The hireling…abandons the sheep and runs away. The wolf attacks [the flock] and scatters it. (John 10:12)

Msgr. Lynn in Philadelphia was recently convicted of child endangerment. Had he not died, Cardinal Bevilacqua would almost surely have been indicted with him. In Kansas City, Bishop Finn will go on trial in the fall for failing to report a pedophile priest. Cardinal Law of Boston was forced to resign in disgrace, yet moved on to a prominent position in Rome. Father Maciel was exposed as a religious fraud, who used the Legionnaires of Christ to further his crimes and hide his double life.

It is easy to despair: to feel scattered and lost. But even as God condemns shepherds who betray their flocks, he promises: “I will raise up new shepherds for my flock.” Jesus, the Good Shepherd, was the fulfillment of that prophecy: God told Jeremiah,

I will raise up a righteous shoot to David, As king he shall reign and govern wisely. (Jer 23:5)

And Jesus continues to raise up true shepherds for his people. As I was reflecting on this reading I read about one of these shepherds: Hipolito Reyes Larios, Archbishop of Xalapa, in the state of Veracruz in Mexico. Previously, he was bishop of Orizaba, a poor, rural diocese in Veracruz. While bishop of Orizaba, under his leadership, a miracle happened: love conquered. Let me give you some background. Orizaba is on a train line from the Guatemalan border through Mexico to the US border. Every year, thousands of migrants leaving Central America ride this train north, trying to come to America: men, women, even children as young as nine years old traveling alone. The trip is dangerous and the toll horrific: dozens fall from the train and are killed and maimed. Gangs prey upon them, stealing, beating and raping. The police do nothing except steal from them and deport them back to the border. In the first state the train passes through, Chiapas, most people turn their back on them, calling them tramps and thieves. The migrants call it El tren de muerto: the train of death.

Yet when the trains enter Orizaba, a miracle happens. Poor farmers and villagers go out to meet the trains, carrying bread, tortillas, fruit, bottled water, clothing. They stand dangerously close to the trains and throw these things to the people riding them. When migrants enter their towns to beg, they take them into their homes, feed them, give them work. In one town, led by their pastor, the people gave them sanctuary in their parish church, standing between them and the police when the police tried to arrest and beat them. Twice a year the diocese has a collection: the envelopes carry an illustration of a train, and the proceeds go to feed and shelter the migrants.

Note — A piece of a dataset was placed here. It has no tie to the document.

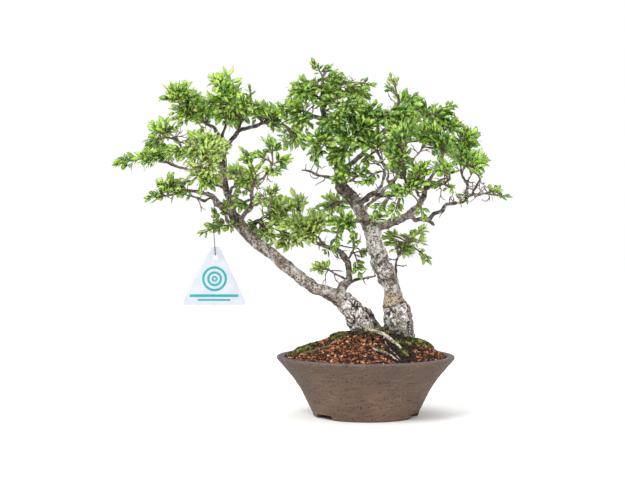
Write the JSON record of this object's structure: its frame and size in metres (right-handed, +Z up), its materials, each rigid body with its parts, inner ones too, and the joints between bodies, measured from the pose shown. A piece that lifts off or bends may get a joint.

To understand the full extent of this miracle, you must remember that rural Mexico is desperately poor: 40% of Mexicans live on less than $2 a day, and 30% of rural children are so malnourished that their growth is stunted. Yet these people met strangers—illegal immigrants, people most Mexicans look down on as little more than animals—and welcomed them as brothers and sisters.

The impetus for this came from Bishop Reyes Larios, whose favorite gospel passage is Matthew 25:35:

For I was hungry and you gave me something to eat, I was thirsty and you gave me something to drink, I was a stranger and you invited me in.

Under his leadership, he and his priests preach the same message, and these poor and humble people responded with a generosity that shames me and should give all of us pause. None of us is rich, some of us have known some tough times. But none of us is as poor as these Mexicans, and I wonder: have any of us sacrificed to the same degree when we see Christ hungry and thirsty and naked in our midst? I confess that I have not.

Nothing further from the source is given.